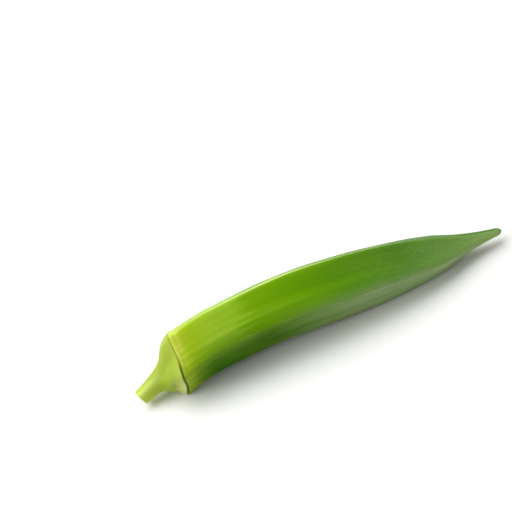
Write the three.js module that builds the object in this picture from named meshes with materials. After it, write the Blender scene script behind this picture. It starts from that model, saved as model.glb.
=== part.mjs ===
// Okra pod as picked: a five-ridged capsule, its cap and a short cut stalk, all grown as one piece.
// It lies on its side. Millimetres, +Z up, the cut stalk towards -X and the pointed tip towards +X.
// The origin is on the surface that it lies on, below the middle of its bounding box.
import * as THREE from "three";

// Driving dimensions. A place along the pod is counted from the seam between the cap and the capsule,
// below 0 on the cap and the stalk.
const CUT_END = -14.2;
const BEAK_END = 106.4; // from here on the beak rounds off
const POD_LENGTH = 108.8;
const STALK_RADIUS = 2.5;
const SEAM_RADIUS = 10.8; // radii run from the middle line to the crest of a ridge
const WIDEST_RADIUS = 10.5;
const BEAK_RADIUS = 1.4;

// How it lies: the capsule arches up and leans to the far side, and its tip is pitched down, so that
// its two lowest corners touch at the seam, and its lowest face where it narrows towards the beak.
// SINK is the depth that is flattened there.
const ARCH_LEAN = THREE.MathUtils.degToRad(27);
const PITCH = THREE.MathUtils.degToRad(2.3);
const SINK = 0.35;

// The five faces. Directions are in degrees round the pod: 0 near, 90 up, 180 far, -90 down.
// Reach is the distance to the middle of the face, as a share of the distance to a ridge.
const FACES = [
  { looks: -89, reach: 0.8 },
  { looks: -13, reach: 0.815 },
  { looks: 57, reach: 0.805 },
  { looks: 137, reach: 0.8 },
  { looks: 202, reach: 0.81 },
];

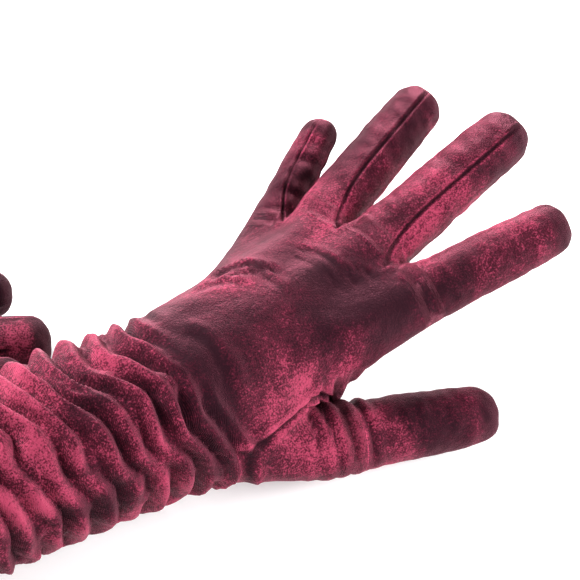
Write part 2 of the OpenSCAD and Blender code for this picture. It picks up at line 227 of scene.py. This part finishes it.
def build_cage(glove):
    cage = Cage()
    g = glove.digits
    fingers = [g[k] for k in FINGERS]
    # Root corners: columns 0..8 over the back, and the same under the palm
    top, low = [None] * TOP, [None] * TOP
    for i, f in enumerate(fingers):
        r = radius_at(f, 0) * CAGE
        top[2 * i + 1] = digit_point(f, -3.0, 90, r * 1.02)
        low[2 * i + 1] = digit_point(f, -1.0, -90, r)
    webs = [web_points(fingers[i], fingers[i + 1]) for i in range(3)]
    for i, (t, m, b) in enumerate(webs):
        top[2 * i + 2], low[2 * i + 2] = t, b
    idx, lit = fingers[0], fingers[3]
    top[0] = digit_point(idx, -3.0, 135, idx["root"] * CAGE)
    low[0] = digit_point(idx, -2.0, -135, idx["root"] * CAGE)
    top[8] = digit_point(lit, -3.0, 45, lit["root"] * CAGE)
    low[8] = digit_point(lit, -2.0, -45, lit["root"] * CAGE)
    root_side_little = digit_point(lit, -2.0, 0, lit["root"] * CAGE)
    root_side_index = digit_point(idx, -2.0, 180, idx["root"] * CAGE)
    end = top + [root_side_little] + low[::-1] + [root_side_index]
    # ring order: top 0..8, little side, low 8..0, index side
    names = (
        [("T", i) for i in range(TOP)] + [("SR", 0)]
        + [("B", i) for i in range(TOP - 1, -1, -1)] + [("SL", 0)]
    )
    col = {n: i for i, n in enumerate(names)}
    start = wrist_ring(0, WRIST_WIDTH * ARM_CAGE, WRIST_HEIGHT * ARM_CAGE)
    rows = []
    # sleeve rows, from the hem's edge to the wrist
    sleeve_x = list(np.linspace(-SLEEVE_LENGTH, -14.0, 36)) + [-7.0]
    for x in sleeve_x:
        w, h = sleeve_radii(x)
        rows.append([cage.add(p) for p in wrist_ring(x, w * ARM_CAGE, h * ARM_CAGE)])
    n_sleeve = len(rows)
    th = g["thumb"]
    tr = th["root"] * CAGE

    def thumb_corner(s, angle, grow=1.0):
        return digit_point(th, s, angle, tr * grow)

    for i, t in enumerate(HAND_STEPS):
        ring = []
        for j, (kind, n) in enumerate(names):
            a, b = start[j], end[j]
            p = a + (b - a) * t
            ease = t * t * (3 - 2 * t)
            if kind == "T":
                # the back of the hand stays full to the knuckles
                p[2] = a[2] + (b[2] - a[2]) * (0.35 * t + 0.65 * ease)
            if kind == "B":
                p[2] = a[2] + (b[2] - a[2]) * (0.2 * t + 0.8 * ease)
            ring.append(p)
        hollow = math.sin(math.pi * t)
        for n in range(2, 7):
            ring[col[("B", n)]][2] += 1.5 * hollow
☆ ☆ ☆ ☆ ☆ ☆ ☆
Stated task: Give back the data above exactly as it appears.

Full solution:
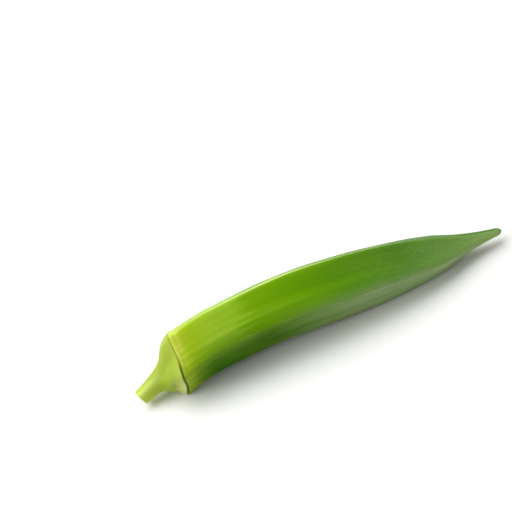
Write the three.js module that builds the object in this picture from named meshes with materials. After it, write the Blender scene script behind this picture. It starts from that model, saved as model.glb.
=== part.mjs ===
// Okra pod as picked: a five-ridged capsule, its cap and a short cut stalk, all grown as one piece.
// It lies on its side. Millimetres, +Z up, the cut stalk towards -X and the pointed tip towards +X.
// The origin is on the surface that it lies on, below the middle of its bounding box.
import * as THREE from "three";

// Driving dimensions. A place along the pod is counted from the seam between the cap and the capsule,
// below 0 on the cap and the stalk.
const CUT_END = -14.2;
const BEAK_END = 106.4; // from here on the beak rounds off
const POD_LENGTH = 108.8;
const STALK_RADIUS = 2.5;
const SEAM_RADIUS = 10.8; // radii run from the middle line to the crest of a ridge
const WIDEST_RADIUS = 10.5;
const BEAK_RADIUS = 1.4;

// How it lies: the capsule arches up and leans to the far side, and its tip is pitched down, so that
// its two lowest corners touch at the seam, and its lowest face where it narrows towards the beak.
// SINK is the depth that is flattened there.
const ARCH_LEAN = THREE.MathUtils.degToRad(27);
const PITCH = THREE.MathUtils.degToRad(2.3);
const SINK = 0.35;

// The five faces. Directions are in degrees round the pod: 0 near, 90 up, 180 far, -90 down.
// Reach is the distance to the middle of the face, as a share of the distance to a ridge.
const FACES = [
  { looks: -89, reach: 0.8 },
  { looks: -13, reach: 0.815 },
  { looks: 57, reach: 0.805 },
  { looks: 137, reach: 0.8 },
  { looks: 202, reach: 0.81 },
];

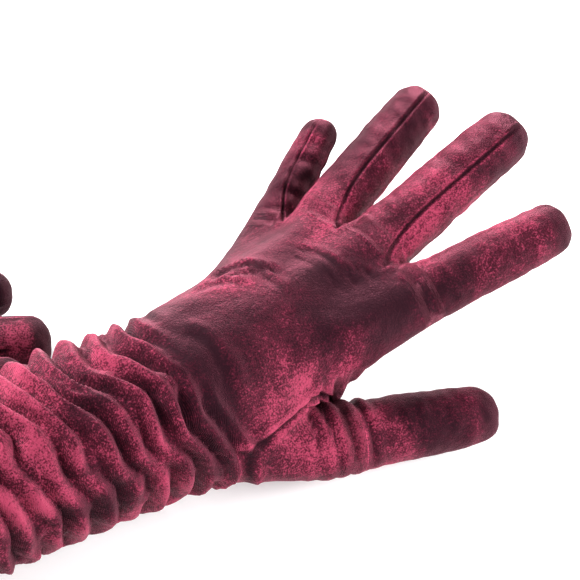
Write part 2 of the OpenSCAD and Blender code for this picture. It picks up at line 227 of scene.py. This part finishes it.
def build_cage(glove):
    cage = Cage()
    g = glove.digits
    fingers = [g[k] for k in FINGERS]
    # Root corners: columns 0..8 over the back, and the same under the palm
    top, low = [None] * TOP, [None] * TOP
    for i, f in enumerate(fingers):
        r = radius_at(f, 0) * CAGE
        top[2 * i + 1] = digit_point(f, -3.0, 90, r * 1.02)
        low[2 * i + 1] = digit_point(f, -1.0, -90, r)
    webs = [web_points(fingers[i], fingers[i + 1]) for i in range(3)]
    for i, (t, m, b) in enumerate(webs):
        top[2 * i + 2], low[2 * i + 2] = t, b
    idx, lit = fingers[0], fingers[3]
    top[0] = digit_point(idx, -3.0, 135, idx["root"] * CAGE)
    low[0] = digit_point(idx, -2.0, -135, idx["root"] * CAGE)
    top[8] = digit_point(lit, -3.0, 45, lit["root"] * CAGE)
    low[8] = digit_point(lit, -2.0, -45, lit["root"] * CAGE)
    root_side_little = digit_point(lit, -2.0, 0, lit["root"] * CAGE)
    root_side_index = digit_point(idx, -2.0, 180, idx["root"] * CAGE)
    end = top + [root_side_little] + low[::-1] + [root_side_index]
    # ring order: top 0..8, little side, low 8..0, index side
    names = (
        [("T", i) for i in range(TOP)] + [("SR", 0)]
        + [("B", i) for i in range(TOP - 1, -1, -1)] + [("SL", 0)]
    )
    col = {n: i for i, n in enumerate(names)}
    start = wrist_ring(0, WRIST_WIDTH * ARM_CAGE, WRIST_HEIGHT * ARM_CAGE)
    rows = []
    # sleeve rows, from the hem's edge to the wrist
    sleeve_x = list(np.linspace(-SLEEVE_LENGTH, -14.0, 36)) + [-7.0]
    for x in sleeve_x:
        w, h = sleeve_radii(x)
        rows.append([cage.add(p) for p in wrist_ring(x, w * ARM_CAGE, h * ARM_CAGE)])
    n_sleeve = len(rows)
    th = g["thumb"]
    tr = th["root"] * CAGE

    def thumb_corner(s, angle, grow=1.0):
        return digit_point(th, s, angle, tr * grow)

    for i, t in enumerate(HAND_STEPS):
        ring = []
        for j, (kind, n) in enumerate(names):
            a, b = start[j], end[j]
            p = a + (b - a) * t
            ease = t * t * (3 - 2 * t)
            if kind == "T":
                # the back of the hand stays full to the knuckles
                p[2] = a[2] + (b[2] - a[2]) * (0.35 * t + 0.65 * ease)
            if kind == "B":
                p[2] = a[2] + (b[2] - a[2]) * (0.2 * t + 0.8 * ease)
            ring.append(p)
        hollow = math.sin(math.pi * t)
        for n in range(2, 7):
            ring[col[("B", n)]][2] += 1.5 * hollow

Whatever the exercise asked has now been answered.